— WHAT THE EXERCISE ASKS —
In the entries below, find the line containing "body_wall();" and the line containing "obj.matrix_world = world". Copy those two lines and everything between them exactly, and only that.

-- BEGIN INFORMATION GIVEN --

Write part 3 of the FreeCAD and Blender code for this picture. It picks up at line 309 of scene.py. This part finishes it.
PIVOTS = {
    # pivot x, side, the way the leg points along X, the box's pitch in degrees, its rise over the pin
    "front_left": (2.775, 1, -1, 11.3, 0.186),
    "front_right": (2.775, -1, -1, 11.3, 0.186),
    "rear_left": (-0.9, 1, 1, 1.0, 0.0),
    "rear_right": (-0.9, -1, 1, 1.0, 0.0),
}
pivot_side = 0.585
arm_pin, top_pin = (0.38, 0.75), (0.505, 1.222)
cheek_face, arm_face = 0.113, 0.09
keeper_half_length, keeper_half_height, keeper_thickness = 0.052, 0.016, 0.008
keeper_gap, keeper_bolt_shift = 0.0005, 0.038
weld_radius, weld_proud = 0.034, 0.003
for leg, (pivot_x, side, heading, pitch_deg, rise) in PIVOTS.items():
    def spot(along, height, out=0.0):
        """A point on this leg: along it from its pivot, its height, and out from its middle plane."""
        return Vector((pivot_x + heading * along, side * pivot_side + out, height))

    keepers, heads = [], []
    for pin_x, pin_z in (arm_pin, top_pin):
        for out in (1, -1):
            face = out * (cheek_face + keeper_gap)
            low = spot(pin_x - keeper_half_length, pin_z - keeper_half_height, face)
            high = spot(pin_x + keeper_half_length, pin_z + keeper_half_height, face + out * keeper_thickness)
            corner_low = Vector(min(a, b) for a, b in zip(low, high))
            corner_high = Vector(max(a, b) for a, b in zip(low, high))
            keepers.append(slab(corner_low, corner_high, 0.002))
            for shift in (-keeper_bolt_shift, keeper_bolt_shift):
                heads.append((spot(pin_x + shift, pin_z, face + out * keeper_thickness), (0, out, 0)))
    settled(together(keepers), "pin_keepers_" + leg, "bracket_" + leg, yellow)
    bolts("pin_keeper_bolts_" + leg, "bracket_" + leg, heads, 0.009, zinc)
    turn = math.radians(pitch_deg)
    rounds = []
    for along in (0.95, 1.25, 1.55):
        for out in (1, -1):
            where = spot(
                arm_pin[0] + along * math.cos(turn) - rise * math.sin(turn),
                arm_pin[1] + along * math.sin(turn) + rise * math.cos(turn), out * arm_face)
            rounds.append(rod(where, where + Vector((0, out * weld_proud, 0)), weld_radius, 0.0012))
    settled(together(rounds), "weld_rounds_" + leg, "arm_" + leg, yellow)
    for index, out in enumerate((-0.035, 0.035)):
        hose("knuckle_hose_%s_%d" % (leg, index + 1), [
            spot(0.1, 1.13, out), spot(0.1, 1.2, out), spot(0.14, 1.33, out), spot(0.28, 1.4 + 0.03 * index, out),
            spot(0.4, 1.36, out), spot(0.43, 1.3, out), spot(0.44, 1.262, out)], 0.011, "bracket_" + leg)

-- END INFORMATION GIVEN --
-- BEGIN INFORMATION GIVEN --

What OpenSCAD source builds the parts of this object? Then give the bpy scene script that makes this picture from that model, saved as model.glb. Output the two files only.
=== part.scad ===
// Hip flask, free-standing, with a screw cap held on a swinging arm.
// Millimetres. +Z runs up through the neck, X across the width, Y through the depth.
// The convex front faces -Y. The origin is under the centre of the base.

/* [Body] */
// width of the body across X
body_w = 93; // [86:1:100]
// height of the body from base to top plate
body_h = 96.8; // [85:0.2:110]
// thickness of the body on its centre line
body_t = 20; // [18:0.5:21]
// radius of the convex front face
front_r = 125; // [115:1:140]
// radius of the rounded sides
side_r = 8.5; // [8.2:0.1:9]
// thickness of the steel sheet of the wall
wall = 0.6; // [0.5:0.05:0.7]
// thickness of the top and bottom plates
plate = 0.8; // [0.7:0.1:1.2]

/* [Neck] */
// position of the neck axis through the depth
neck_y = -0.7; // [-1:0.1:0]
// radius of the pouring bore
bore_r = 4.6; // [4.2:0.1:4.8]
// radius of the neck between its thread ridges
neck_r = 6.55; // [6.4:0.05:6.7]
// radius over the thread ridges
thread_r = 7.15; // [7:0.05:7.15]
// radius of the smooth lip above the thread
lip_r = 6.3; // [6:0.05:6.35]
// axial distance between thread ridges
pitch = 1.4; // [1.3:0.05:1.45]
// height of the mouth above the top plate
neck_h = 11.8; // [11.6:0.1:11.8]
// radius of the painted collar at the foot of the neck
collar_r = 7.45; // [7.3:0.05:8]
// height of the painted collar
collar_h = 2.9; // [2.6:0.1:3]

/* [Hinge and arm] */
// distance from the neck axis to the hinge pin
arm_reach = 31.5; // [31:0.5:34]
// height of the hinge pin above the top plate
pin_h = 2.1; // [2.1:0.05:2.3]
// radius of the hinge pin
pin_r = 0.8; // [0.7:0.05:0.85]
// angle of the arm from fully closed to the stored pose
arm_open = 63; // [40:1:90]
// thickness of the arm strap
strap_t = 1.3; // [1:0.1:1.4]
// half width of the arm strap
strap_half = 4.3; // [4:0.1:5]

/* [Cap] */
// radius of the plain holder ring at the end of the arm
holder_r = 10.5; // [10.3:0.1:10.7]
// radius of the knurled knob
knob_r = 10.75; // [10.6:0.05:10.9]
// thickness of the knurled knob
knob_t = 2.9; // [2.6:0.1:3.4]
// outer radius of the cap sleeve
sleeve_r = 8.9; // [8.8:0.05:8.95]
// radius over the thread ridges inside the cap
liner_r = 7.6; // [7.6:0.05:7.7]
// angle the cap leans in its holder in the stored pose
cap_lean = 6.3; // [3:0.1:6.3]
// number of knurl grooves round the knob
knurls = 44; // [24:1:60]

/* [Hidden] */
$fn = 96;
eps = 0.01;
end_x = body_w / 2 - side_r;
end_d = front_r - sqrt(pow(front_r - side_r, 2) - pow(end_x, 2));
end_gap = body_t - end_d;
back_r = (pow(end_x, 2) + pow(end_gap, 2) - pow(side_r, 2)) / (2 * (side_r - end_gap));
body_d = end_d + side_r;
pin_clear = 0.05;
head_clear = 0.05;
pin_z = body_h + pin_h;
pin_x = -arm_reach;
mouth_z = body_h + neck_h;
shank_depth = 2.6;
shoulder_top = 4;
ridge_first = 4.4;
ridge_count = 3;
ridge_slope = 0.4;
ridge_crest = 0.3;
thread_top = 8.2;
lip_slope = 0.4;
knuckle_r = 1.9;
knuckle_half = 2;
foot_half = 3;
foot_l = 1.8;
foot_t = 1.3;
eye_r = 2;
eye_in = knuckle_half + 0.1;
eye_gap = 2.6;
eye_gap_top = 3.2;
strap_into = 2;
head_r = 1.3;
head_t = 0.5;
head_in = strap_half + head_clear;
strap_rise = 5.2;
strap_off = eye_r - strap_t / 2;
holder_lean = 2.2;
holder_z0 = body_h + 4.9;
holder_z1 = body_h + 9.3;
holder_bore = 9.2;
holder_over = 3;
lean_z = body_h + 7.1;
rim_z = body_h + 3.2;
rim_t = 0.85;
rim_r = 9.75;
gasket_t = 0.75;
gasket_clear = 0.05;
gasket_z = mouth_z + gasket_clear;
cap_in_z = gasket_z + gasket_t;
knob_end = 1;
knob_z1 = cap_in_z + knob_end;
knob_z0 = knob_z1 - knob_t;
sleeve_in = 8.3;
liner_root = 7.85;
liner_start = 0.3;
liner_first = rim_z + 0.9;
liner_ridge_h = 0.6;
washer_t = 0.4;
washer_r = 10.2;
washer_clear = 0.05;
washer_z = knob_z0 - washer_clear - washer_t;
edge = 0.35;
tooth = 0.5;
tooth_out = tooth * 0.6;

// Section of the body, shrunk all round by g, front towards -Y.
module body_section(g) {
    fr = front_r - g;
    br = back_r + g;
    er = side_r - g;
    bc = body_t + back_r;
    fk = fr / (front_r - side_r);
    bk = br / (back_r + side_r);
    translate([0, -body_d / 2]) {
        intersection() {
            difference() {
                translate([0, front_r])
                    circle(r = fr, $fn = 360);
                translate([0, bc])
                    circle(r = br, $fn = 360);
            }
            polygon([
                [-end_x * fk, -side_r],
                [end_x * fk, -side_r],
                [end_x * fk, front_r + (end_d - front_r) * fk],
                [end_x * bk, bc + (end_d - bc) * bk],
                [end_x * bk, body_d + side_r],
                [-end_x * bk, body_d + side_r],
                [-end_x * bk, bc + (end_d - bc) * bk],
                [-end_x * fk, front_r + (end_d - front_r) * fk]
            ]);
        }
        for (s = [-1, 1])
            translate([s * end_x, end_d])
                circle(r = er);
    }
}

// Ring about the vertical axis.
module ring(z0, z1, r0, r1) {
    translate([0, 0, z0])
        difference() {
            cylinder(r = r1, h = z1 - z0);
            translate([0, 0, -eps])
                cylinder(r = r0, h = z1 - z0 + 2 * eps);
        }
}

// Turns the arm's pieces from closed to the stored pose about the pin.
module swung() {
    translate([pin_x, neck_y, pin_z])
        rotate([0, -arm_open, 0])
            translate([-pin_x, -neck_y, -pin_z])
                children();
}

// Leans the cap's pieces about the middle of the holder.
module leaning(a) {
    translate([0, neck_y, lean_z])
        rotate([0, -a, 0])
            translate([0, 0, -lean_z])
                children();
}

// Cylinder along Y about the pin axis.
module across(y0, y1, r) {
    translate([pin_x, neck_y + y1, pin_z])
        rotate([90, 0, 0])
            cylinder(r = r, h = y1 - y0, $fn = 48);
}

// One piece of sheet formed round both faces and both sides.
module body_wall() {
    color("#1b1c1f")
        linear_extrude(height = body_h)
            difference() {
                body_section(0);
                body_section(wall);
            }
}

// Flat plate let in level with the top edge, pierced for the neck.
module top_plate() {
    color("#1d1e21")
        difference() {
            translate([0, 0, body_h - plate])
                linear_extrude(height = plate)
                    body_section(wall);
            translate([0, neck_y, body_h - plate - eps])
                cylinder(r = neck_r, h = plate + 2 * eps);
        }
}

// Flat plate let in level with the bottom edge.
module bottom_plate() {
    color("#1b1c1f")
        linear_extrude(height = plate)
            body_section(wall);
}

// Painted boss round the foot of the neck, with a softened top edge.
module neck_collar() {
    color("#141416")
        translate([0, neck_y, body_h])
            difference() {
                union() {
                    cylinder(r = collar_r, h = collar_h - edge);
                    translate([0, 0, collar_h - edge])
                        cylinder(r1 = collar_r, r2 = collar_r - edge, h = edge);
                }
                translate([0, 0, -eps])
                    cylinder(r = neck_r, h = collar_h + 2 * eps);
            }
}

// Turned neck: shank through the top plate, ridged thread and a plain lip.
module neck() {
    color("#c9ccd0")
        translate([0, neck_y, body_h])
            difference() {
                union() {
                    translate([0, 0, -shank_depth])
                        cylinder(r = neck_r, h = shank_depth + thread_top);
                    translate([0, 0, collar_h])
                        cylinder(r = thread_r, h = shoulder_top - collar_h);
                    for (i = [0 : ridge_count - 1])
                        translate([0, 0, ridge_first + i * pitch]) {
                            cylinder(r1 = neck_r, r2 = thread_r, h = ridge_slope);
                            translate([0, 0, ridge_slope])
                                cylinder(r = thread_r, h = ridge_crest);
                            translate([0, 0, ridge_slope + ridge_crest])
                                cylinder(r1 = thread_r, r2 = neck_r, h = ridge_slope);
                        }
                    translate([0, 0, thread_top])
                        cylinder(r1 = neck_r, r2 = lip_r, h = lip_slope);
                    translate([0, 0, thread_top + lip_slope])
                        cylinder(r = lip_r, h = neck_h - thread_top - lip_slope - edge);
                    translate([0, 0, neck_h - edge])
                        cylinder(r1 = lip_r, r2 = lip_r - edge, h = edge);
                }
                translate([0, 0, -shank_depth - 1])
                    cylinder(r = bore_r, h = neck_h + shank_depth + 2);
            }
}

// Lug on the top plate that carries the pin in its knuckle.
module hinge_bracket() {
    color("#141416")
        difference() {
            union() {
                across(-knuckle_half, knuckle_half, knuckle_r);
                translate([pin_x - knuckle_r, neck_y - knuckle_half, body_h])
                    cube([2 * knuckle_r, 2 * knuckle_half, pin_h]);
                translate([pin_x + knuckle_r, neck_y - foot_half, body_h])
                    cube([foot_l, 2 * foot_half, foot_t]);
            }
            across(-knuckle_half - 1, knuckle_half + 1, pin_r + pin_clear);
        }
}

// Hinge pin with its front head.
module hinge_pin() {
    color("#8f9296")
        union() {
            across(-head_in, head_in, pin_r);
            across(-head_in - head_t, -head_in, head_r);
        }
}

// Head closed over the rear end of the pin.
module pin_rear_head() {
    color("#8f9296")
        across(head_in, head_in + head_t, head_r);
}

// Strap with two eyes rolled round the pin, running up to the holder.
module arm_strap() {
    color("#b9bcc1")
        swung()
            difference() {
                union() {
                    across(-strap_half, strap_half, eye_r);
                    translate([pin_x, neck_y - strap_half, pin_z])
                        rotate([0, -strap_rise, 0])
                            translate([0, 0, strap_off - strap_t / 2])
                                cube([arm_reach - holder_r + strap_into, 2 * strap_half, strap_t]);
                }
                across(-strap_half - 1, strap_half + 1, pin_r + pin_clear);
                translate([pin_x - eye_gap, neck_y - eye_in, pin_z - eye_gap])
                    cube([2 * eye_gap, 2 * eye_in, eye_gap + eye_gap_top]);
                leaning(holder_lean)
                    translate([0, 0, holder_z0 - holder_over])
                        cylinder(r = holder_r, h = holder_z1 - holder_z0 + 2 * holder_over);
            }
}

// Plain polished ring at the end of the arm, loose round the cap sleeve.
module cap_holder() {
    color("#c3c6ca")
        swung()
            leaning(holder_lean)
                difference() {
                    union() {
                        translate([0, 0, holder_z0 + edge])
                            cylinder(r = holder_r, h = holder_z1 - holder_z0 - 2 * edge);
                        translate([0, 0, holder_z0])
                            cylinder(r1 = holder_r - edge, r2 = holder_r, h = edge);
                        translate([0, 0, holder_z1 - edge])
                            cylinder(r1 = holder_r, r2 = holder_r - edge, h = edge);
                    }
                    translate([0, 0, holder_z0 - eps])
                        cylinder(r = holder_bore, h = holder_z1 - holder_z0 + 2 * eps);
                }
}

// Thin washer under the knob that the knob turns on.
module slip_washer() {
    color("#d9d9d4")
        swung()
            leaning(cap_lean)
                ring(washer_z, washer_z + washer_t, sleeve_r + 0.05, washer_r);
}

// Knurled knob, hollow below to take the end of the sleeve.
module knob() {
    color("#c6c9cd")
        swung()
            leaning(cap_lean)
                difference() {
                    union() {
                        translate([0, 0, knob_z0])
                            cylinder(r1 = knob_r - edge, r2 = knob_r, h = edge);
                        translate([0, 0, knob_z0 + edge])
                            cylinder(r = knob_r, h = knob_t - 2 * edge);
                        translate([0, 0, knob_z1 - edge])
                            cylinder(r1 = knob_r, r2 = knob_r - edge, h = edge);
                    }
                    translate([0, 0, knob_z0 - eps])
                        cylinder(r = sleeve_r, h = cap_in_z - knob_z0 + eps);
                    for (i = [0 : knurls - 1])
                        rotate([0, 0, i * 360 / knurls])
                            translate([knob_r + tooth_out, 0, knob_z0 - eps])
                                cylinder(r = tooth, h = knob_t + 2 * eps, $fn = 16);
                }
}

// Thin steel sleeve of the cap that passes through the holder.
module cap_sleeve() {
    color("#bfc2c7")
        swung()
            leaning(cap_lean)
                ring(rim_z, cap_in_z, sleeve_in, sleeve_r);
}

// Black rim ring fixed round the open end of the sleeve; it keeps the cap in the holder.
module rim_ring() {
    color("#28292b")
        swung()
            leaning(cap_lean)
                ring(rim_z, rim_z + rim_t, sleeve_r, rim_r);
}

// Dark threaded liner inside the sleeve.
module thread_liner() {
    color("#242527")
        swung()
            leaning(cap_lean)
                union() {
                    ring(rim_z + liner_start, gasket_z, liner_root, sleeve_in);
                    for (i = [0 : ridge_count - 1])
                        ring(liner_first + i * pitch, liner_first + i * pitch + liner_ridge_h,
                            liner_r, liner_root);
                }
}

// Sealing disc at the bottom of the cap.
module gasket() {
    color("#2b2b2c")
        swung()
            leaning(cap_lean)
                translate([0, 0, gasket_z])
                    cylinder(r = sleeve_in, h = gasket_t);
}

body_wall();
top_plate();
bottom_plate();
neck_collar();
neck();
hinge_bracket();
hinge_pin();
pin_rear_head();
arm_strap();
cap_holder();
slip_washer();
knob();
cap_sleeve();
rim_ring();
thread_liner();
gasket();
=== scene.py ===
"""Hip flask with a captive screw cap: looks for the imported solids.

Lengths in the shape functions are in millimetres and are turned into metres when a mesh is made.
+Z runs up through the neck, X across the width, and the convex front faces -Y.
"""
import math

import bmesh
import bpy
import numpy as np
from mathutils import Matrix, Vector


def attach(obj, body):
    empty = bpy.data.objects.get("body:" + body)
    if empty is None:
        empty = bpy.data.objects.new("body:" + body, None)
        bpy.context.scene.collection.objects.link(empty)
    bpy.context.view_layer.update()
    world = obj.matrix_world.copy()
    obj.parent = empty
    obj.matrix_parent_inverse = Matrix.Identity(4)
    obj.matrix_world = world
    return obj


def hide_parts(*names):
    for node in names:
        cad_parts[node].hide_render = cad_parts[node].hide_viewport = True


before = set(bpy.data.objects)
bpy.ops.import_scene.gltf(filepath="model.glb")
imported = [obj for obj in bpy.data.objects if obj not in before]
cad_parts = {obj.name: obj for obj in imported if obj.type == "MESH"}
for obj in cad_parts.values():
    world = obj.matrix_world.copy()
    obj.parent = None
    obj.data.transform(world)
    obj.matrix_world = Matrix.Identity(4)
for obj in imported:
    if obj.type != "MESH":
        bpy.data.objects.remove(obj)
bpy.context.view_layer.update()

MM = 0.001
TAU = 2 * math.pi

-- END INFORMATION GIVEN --

— REPLY —
body_wall();
top_plate();
bottom_plate();
neck_collar();
neck();
hinge_bracket();
hinge_pin();
pin_rear_head();
arm_strap();
cap_holder();
slip_washer();
knob();
cap_sleeve();
rim_ring();
thread_liner();
gasket();
=== scene.py ===
"""Hip flask with a captive screw cap: looks for the imported solids.

Lengths in the shape functions are in millimetres and are turned into metres when a mesh is made.
+Z runs up through the neck, X across the width, and the convex front faces -Y.
"""
import math

import bmesh
import bpy
import numpy as np
from mathutils import Matrix, Vector


def attach(obj, body):
    empty = bpy.data.objects.get("body:" + body)
    if empty is None:
        empty = bpy.data.objects.new("body:" + body, None)
        bpy.context.scene.collection.objects.link(empty)
    bpy.context.view_layer.update()
    world = obj.matrix_world.copy()
    obj.parent = empty
    obj.matrix_parent_inverse = Matrix.Identity(4)
    obj.matrix_world = world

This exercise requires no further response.